Early Child Development and
Educational Practice

Undergraduate School Affiliation

Psychology of Education

Graduate School Affiliation

Educational Psychology

Message

I love to pursue the development, mechanisms and functions of things. Developmental psychology is a comprehensive study. Babies and children should be viewed from two different perspectives: one as having connections with roadside dandelions and earthworms as well as dogs and monkeys, and the other as being inseparably related to certain time periods or contexts. We have a lot to learn and must work with other researchers to prevent us from becoming entrenched in our own views. Why not joint me in considering the development of humans?

Areas of Expertise

Developmental psychology, early childhood care and education

Research Subjects

– Developmental relationship between self-consciousness and awareness of others in infancy and early childhood
– Relationship between human development and educational systems in day care centers/kindergartens
– Coupling of children in infancy/early childhood and those in other age periods (e.g., puberty) during development
– Childcare/child rearing environments
– History of thought on human development

Research Keywords

Infants and young children, the self, others, social cognition, emotion, imitation, early childhood care and education, environment, coupling of children in different age periods during development

Research Overview

My research interests are focused on elucidating developmental processes for the dual nature of the self – a mental makeup with seemingly contradictory aspects of self-consciousness and cooperativeness with others. I believe the most distinctive feature of humans is the self-formation process during which they experience becoming “the imagined other.” I think this basic makeup is established within two or three years of birth. I also believe the formation of self-consciousness is a developmental aspect that enables education as a human agency.
Previously, I was also engaged in research on the development of children with disabilities (e.g., autism) based on observations and experiments from their neonatal to early childhood periods.

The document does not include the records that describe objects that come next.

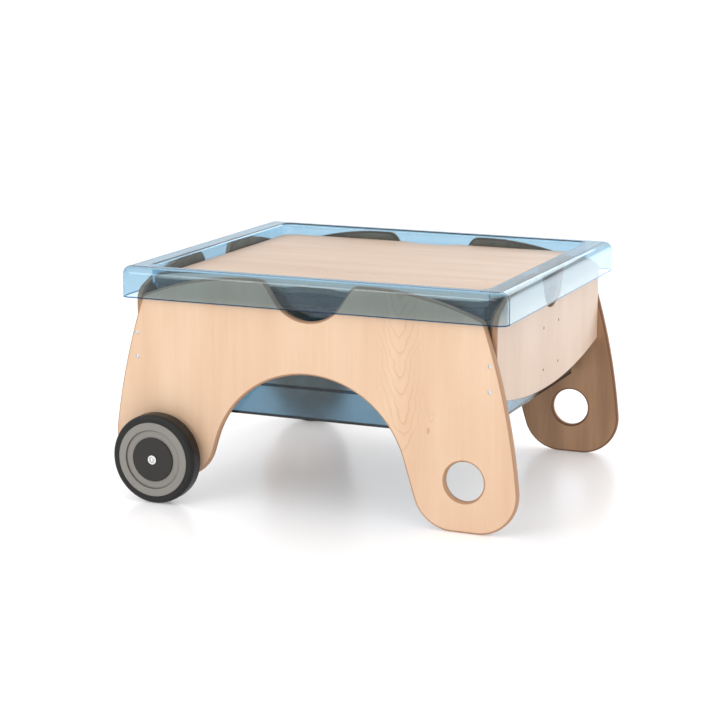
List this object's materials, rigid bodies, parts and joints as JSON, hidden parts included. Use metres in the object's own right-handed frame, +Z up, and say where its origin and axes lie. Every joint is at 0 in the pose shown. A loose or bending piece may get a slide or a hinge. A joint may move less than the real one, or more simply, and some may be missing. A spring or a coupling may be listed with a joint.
{
  "type": "sand and water table",
  "caption": "Plywood play table on wheels and feet, with arched sides, a clear blue lift-out tub and a lift-off lid.",
  "frame": {"origin": "on the floor under the middle of the tub", "axes": "+X towards the feet with the hand holes, -Y towards the front, +Z up"},
  "size_m": [0.9462, 0.8786, 0.518],
  "materials": {
    "side_plywood": "clear-lacquered birch plywood, edges a little darker",
    "end_plywood": "clear-lacquered birch plywood, paler",
    "lid_plywood": "clear-lacquered birch plywood, grain along the table",
    "cleat_wood": "plain planed wood",
    "clear_blue_plastic": "transparent light blue, glossy",
    "tyre_rubber": "satin black rubber",
    "grey_plastic": "light grey, satin",
    "black_plastic": "near black, satin",
    "bush_plastic": "off-white acetal",
    "bright_steel": "bright plated steel",
    "zinc_steel": "zinc-plated steel",
    "dark_steel": "dark bronzed steel"
  },
  "bodies": {
    "frame": {"side_panel_front": "side_plywood", "side_panel_back": "side_plywood", "end_panel_left": "end_plywood", "end_panel_right": "end_plywood", "support_cleat_left": "cleat_wood", "support_cleat_right": "cleat_wood", "side_screws_front": "bright_steel", "side_screws_back": "bright_steel", "cleat_screws_left": "dark_steel", "cleat_screws_right": "dark_steel", "axle_bush_front": "bush_plastic", "axle_bush_back": "bush_plastic", "wheel_spacer_front": "zinc_steel", "wheel_spacer_back": "zinc_steel", "axle_bolt_front": "bright_steel", "axle_bolt_back": "bright_steel", "bolt_washer_front": "bright_steel", "bolt_washer_back": "bright_steel", "nut_washer_front": "zinc_steel", "nut_washer_back": "zinc_steel", "axle_nut_front": "zinc_steel", "axle_nut_back": "zinc_steel"},
    "tub": {"tub": "clear_blue_plastic"},
    "lid": {"lid": "lid_plywood"},
    "wheel_front": {"tyre_front": "tyre_rubber", "wheel_hub_front": "grey_plastic", "hub_cap_front": "black_plastic"},
    "wheel_back": {"tyre_back": "tyre_rubber", "wheel_hub_back": "grey_plastic", "hub_cap_back": "black_plastic"}
  },
  "joints": [
    {"name": "tub_lift", "type": "slide", "parent": "frame", "child": "tub", "axis": [0, 0, 1], "range_m": [0, 0.32]},
    {"name": "lid_lift", "type": "slide", "parent": "tub", "child": "lid", "axis": [0, 0, 1], "range_m": [0, 0.12]},
    {"name": "wheel_front_spin", "type": "hinge", "parent": "frame", "child": "wheel_front", "pos_m": [-0.351, -0.412, 0.1], "axis": [0, 1, 0], "continuous": true},
    {"name": "wheel_back_spin", "type": "hinge", "parent": "frame", "child": "wheel_back", "pos_m": [-0.351, 0.412, 0.1], "axis": [0, 1, 0], "continuous": true}
  ]
}
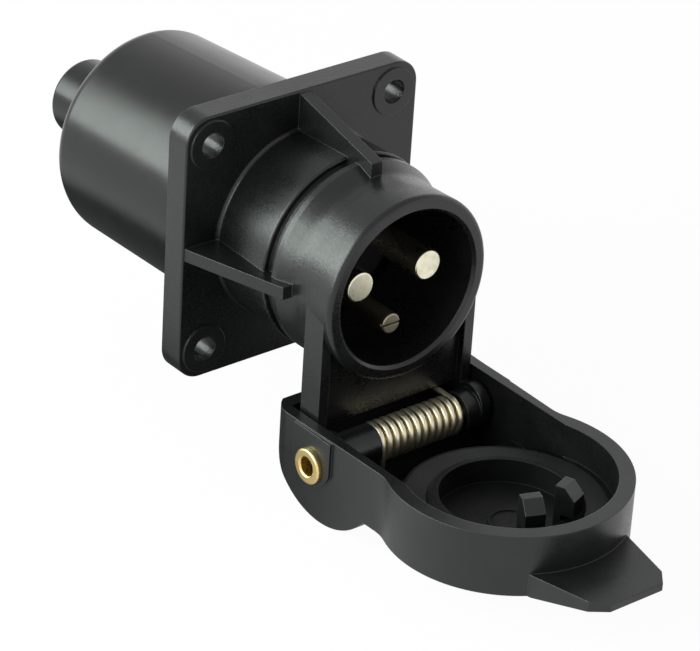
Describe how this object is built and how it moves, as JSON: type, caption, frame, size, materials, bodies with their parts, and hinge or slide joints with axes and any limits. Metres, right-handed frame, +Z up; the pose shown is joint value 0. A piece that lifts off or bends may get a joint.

More recently, I have shifted the main focus of my research to more complex, practical areas – those for group childcare (e.g., kindergartens and day care centers), child-rearing support and multi-generational exchanges. In such areas, I am studying theoretical frameworks for comprehensive understanding of (1) physical/spatial, temporal and communicative environments and (2) development of children and adults who grow, play and live in such environments.